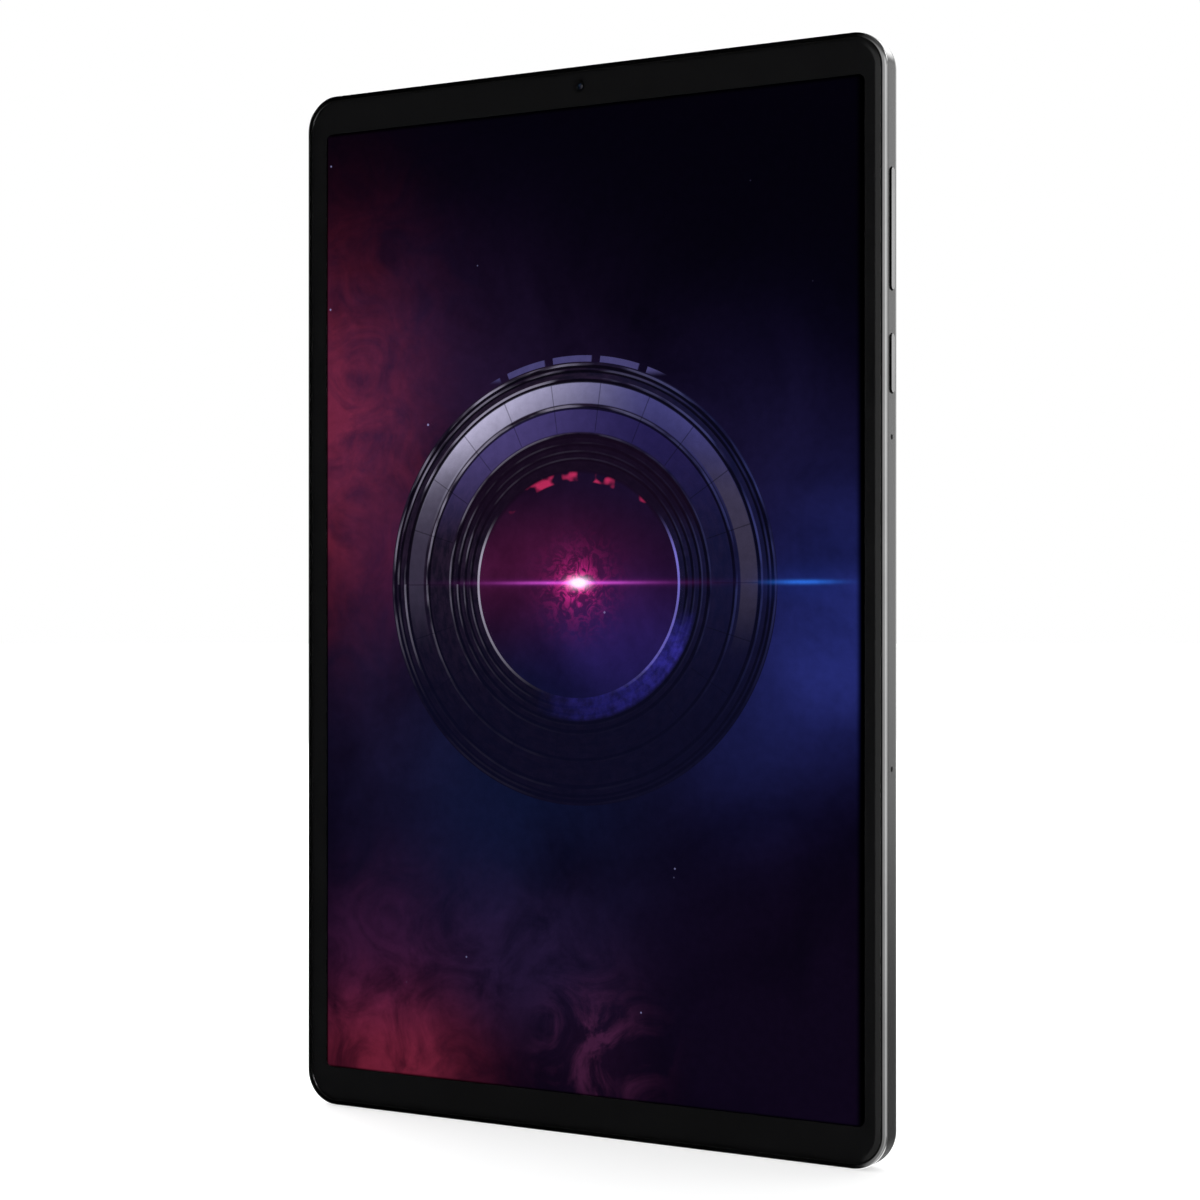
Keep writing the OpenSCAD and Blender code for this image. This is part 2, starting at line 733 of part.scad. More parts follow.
module lens_barrel() color([0.08, 0.08, 0.09]) stand_up() {
    length = 2.2;
    aperture_r = 1.6;
    difference() {
        rod_z(island_x, camera_y, barrel_r, 0, length);
        translate([island_x, camera_y, -thin]) cylinder(r1 = 2.5, r2 = aperture_r, h = 0.9);
        rod_z(island_x, camera_y, aperture_r, 0.5, length + 1);
    }
    // front lens element
    rod_z(island_x, camera_y, aperture_r + 0.05, 0.95, 1.6);
}

module front_camera() color([0.08, 0.08, 0.09]) stand_up() {
    y = front_camera_y;
    difference() {
        union() {
            block([-2.2, y - 2.2, plate_z - 1], [2.2, y + 2.2, plate_top + 0.6]);
            rod_z(0, y, 1.7, plate_top, glass_z - 0.12);
        }
        rod_z(0, y, 1, plate_top + 1, glass_z);
    }
    rod_z(0, y, 1.05, plate_top + 1.1, plate_top + 1.6);
}

// ---- speakers ----

// a speaker is drawn with its sound opening toward -Y and its front wall on Y = 0
module at_bottom() translate([bottom_speaker_x, speaker_end, 0]) children();

module at_top() translate([top_speaker_x, body_h - speaker_end, 0]) rotate([0, 0, 180]) children();

module speaker_box() color([0.09, 0.09, 0.1]) {
    inner_w = speaker_w - 2 * speaker_wall;
    inner_d = speaker_d - 2 * speaker_wall;
    middle = speaker_d / 2;
    difference() {
        soft_plate(0, middle, speaker_w, speaker_d, 1.5, speaker_z, speaker_z + speaker_h);
        soft_plate(0, middle, inner_w, inner_d, 1, speaker_z + 0.4, speaker_z + speaker_h - 0.35);
        block([-9, -1, grille_z - grille_h / 2], [9, 2, grille_z + grille_h / 2]);
    }
    // magnet on the floor of the box
    soft_plate(0, middle, 12, 6.5, 0.5, speaker_z + 0.39, speaker_z + 0.8);
}

module speaker_cone() color([0.25, 0.25, 0.26]) {
    cone_z = speaker_z + 1.65;
    middle = speaker_d / 2;
    soft_plate(0, middle, 17.6, 9.2, 2, cone_z, cone_z + 0.25);
    // voice coil
    difference() {
        soft_plate(0, middle, 13.6, 8, 1.2, speaker_z + 1.2, cone_z + thin);
        soft_plate(0, middle, 13, 7.4, 0.9, speaker_z, cone_z);
    }
}

module speaker_surround() color([0.05, 0.05, 0.05]) difference() {
    soft_plate(0, speaker_d / 2, 22.8, 12.8, 0.9, speaker_z + 1.7, speaker_z + 1.85);
    soft_plate(0, speaker_d / 2, 17.7, 9.3, 2, speaker_z, speaker_z + speaker_h);
}

module speaker_box_top() stand_up() at_top() speaker_box();

module speaker_cone_top() stand_up() at_top() speaker_cone();

module speaker_surround_top() stand_up() at_top() speaker_surround();

module speaker_box_bottom() stand_up() at_bottom() speaker_box();

module speaker_cone_bottom() stand_up() at_bottom() speaker_cone();

module speaker_surround_bottom() stand_up() at_bottom() speaker_surround();

// ---- vibration motor and side microphones ----

module haptic_case() color("silver") stand_up() {
    high = speaker_z + speaker_h;
    difference() {
        soft_plate(haptic_x, haptic_y, haptic_w, haptic_d, 0.6, speaker_z, high);
        soft_plate(haptic_x, haptic_y, haptic_w - 2 * haptic_wall, haptic_d - 2 * haptic_wall, 0.4,
            speaker_z + haptic_wall, high - haptic_wall);
    }
}

module haptic_mass() color("gray") stand_up()
    soft_plate(haptic_x, haptic_y, haptic_mass_w, 5.4, 0.4, speaker_z + 0.4, speaker_z + speaker_h - 0.4);

module haptic_springs() color("gold") stand_up()
    for (side = [-1, 1]) {
        near = haptic_x + side * (haptic_mass_w / 2 + 0.03);
        far = haptic_x + side * (haptic_w / 2 - haptic_wall - 0.03);
        block([min(near, far), haptic_y - 1.5, speaker_z + 0.6],
            [max(near, far), haptic_y + 1.5, speaker_z + speaker_h - 0.6]);
    }

module side_microphones() color("gold") stand_up()
    for (y = mic_ys)
        block([half_w - 2.4, y - 1.4, key_z - 1.2], [half_w - side_wall - 0.05, y + 1.4, key_z + 0.8]);

rear_shell();
mid_frame();
frame_adhesive();
cover_glass();
border_print();
display_adhesive();
optical_adhesive();
lcd_cell();
diffuser_films();
light_guide();
backlight_leds();
lcd_back_tray();
graphite_sheet();
display_flex();
battery_left();
battery_right();
battery_board();
battery_adhesive();
mainboard();
board_chips();
shield_can_main();
shield_can_radio();
vapor_chamber();
sub_board();
board_link_flex();
board_screws();
usb_shell();
usb_tongue();
volume_key();
volume_domes();
power_key();
power_dome();
side_key_flex();
key_bracket();
card_tray();
tray_faceplate();
reader_base();
reader_contacts();
reader_shell();
eject_rod();
eject_lever();
lever_pin();
eject_slide();
camera_island();
camera_windows();
flash_led();
rear_camera_housing();
lens_barrel();
front_camera();
speaker_box_top();
speaker_cone_top();
speaker_surround_top();
speaker_box_bottom();
speaker_cone_bottom();
speaker_surround_bottom();
haptic_case();
haptic_mass();
haptic_springs();
side_microphones();
antenna_window();
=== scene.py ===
import json
import math

import bmesh
import bpy
from mathutils import Matrix, Vector


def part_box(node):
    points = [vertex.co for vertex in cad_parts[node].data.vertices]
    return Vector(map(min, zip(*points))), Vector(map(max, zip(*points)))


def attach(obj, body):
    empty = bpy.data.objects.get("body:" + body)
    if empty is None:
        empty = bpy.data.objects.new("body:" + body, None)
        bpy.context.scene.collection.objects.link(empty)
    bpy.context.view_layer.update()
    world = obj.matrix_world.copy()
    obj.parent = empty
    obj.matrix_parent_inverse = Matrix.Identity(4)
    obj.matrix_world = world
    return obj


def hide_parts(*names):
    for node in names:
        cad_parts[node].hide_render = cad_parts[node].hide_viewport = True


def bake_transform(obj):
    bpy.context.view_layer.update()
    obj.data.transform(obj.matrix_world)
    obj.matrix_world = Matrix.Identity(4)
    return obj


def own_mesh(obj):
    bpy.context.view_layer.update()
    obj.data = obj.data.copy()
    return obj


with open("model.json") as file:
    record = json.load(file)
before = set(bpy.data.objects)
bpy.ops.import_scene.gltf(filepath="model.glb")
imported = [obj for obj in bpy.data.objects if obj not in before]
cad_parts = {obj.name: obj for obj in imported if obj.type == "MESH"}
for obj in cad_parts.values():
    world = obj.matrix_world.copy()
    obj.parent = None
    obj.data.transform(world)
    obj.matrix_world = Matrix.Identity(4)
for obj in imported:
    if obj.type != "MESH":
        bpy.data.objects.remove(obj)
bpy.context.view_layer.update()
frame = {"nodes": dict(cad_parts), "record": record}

# Lengths below are in millimetres in the row frame; a finished piece is scaled to metres.
MM = 0.001
TO_MM = 1000


def mm_box(node):
    low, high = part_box(node)
    return low * TO_MM, high * TO_MM


def mm_span(node):
    """The middle of a node's box and half of its size."""
    low, high = mm_box(node)
    return (low + high) / 2, (high - low) / 2


SHELL_LOW, SHELL_HIGH = mm_box("rear_shell")
GLASS_LOW, GLASS_HIGH = mm_box("cover_glass")
LIP_FRONT_Y = mm_box("mid_frame")[0].y
HALF_W = SHELL_HIGH.x
MID_Z = SHELL_HIGH.z / 2
TOP_Z = SHELL_HIGH.z
REAR_Y = SHELL_HIGH.y
RIM_Y = SHELL_LOW.y

# the outline's corners and the walls
CORNER_R = 6.8
CORNER_STEPS = 20
SIDE_WALL = 1.3
FLOOR_T = 0.8

# what sits in the right side
KEY_Y = -1.4
KEY_FLANGE = 0.6
SIDE_MIC_ZS = (131.9, 72.2)

# what sits in the ends: the sound slots, and a microphone as (x, y)
BOTTOM_SLOTS_X = 40
TOP_SLOTS_X = -22
SLOTS_Y = 0.9
END_MIC = (14, 0.6)

# the rear camera and its lamp, and the hole for the eject pin
ISLAND_X, ISLAND_Z = 50, 183
ISLAND_FLANGE = 1
CAMERA_Z, LAMP_Z = 188, 176
PIN_Z = 181.6

# ---------------------------------------------------------------- geometry


def rounded(centre, half, radius, steps=8):
    """Points of a rounded rectangle in a plane, anticlockwise."""
    points = []
    for quarter, (su, sv) in enumerate(((1, 1), (-1, 1), (-1, -1), (1, -1))):
        cu = centre[0] + su * (half[0] - radius)
        cv = centre[1] + sv * (half[1] - radius)
        for i in range(steps + 1):
            a = math.radians(90 * (quarter + i / steps))
            points.append((cu + radius * math.cos(a), cv + radius * math.sin(a)))
    return points


def circle(centre, radius, steps=48):
    turn = 2 * math.pi / steps
    return [
        (centre[0] + radius * math.cos(i * turn), centre[1] + radius * math.sin(i * turn))
        for i in range(steps)
    ]


def stadium(centre, half, steps=10):
    return rounded(centre, half, min(half) - 0.001, steps)


def disc(centre, radius, steps=24):
    """A circle as a function of how far it is drawn in, for soft_prism."""
    return lambda inset: circle(centre, radius - inset, steps)


def pill(centre, half, steps=10):
    """A stadium as a function of how far it is drawn in."""
    return lambda inset: stadium(centre, (half[0] - inset, half[1] - inset), steps)


def slab(centre, half, radius, share=0.5):
    """A rounded rectangle as a function of how far it is drawn in. Its corners shrink by that share."""
    return lambda inset: rounded(centre, (half[0] - inset, half[1] - inset), radius - inset * share)


def placed(axis, u, v, w):
    """A point from its place in the plane across axis and its place w along axis."""
    return {"x": (w, u, v), "y": (u, w, v), "z": (u, v, w)}[axis]


def added(name, data):
    """A new object in the scene."""
    obj = bpy.data.objects.new(name, data)
    bpy.context.scene.collection.objects.link(obj)
    return obj


def made(name, verts, faces):
    mesh = bpy.data.meshes.new(name)
    mesh.from_pydata([Vector(v) for v in verts], [], faces)
    work = bmesh.new()
    work.from_mesh(mesh)
    bmesh.ops.remove_doubles(work, verts=work.verts, dist=1e-5)
    bmesh.ops.recalc_face_normals(work, faces=work.faces)
    work.to_mesh(mesh)
    work.free()
    return added(name, mesh)


def skin(name, rings, caps=True, closed=False):
    """A surface over rings of points that match one to one. closed joins the last ring to the first."""
    count = len(rings[0])
    verts = [p for ring in rings for p in ring]
    faces = []
    spans = len(rings) if closed else len(rings) - 1
    for r in range(spans):
        here, there = r * count, (r + 1) % len(rings) * count
        for i in range(count):
            j = (i + 1) % count
            faces.append((here + i, here + j, there + j, there + i))
    if caps and not closed:
        faces.append(tuple(range(count))[::-1])
        faces.append(tuple(range(len(verts) - count, len(verts))))
    return made(name, verts, faces)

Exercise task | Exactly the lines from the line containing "camera_windows();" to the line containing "bpy.context.scene.collection.objects.link(empty)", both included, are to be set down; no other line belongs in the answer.

The reply |
camera_windows();
flash_led();
rear_camera_housing();
lens_barrel();
front_camera();
speaker_box_top();
speaker_cone_top();
speaker_surround_top();
speaker_box_bottom();
speaker_cone_bottom();
speaker_surround_bottom();
haptic_case();
haptic_mass();
haptic_springs();
side_microphones();
antenna_window();
=== scene.py ===
import json
import math

import bmesh
import bpy
from mathutils import Matrix, Vector


def part_box(node):
    points = [vertex.co for vertex in cad_parts[node].data.vertices]
    return Vector(map(min, zip(*points))), Vector(map(max, zip(*points)))


def attach(obj, body):
    empty = bpy.data.objects.get("body:" + body)
    if empty is None:
        empty = bpy.data.objects.new("body:" + body, None)
        bpy.context.scene.collection.objects.link(empty)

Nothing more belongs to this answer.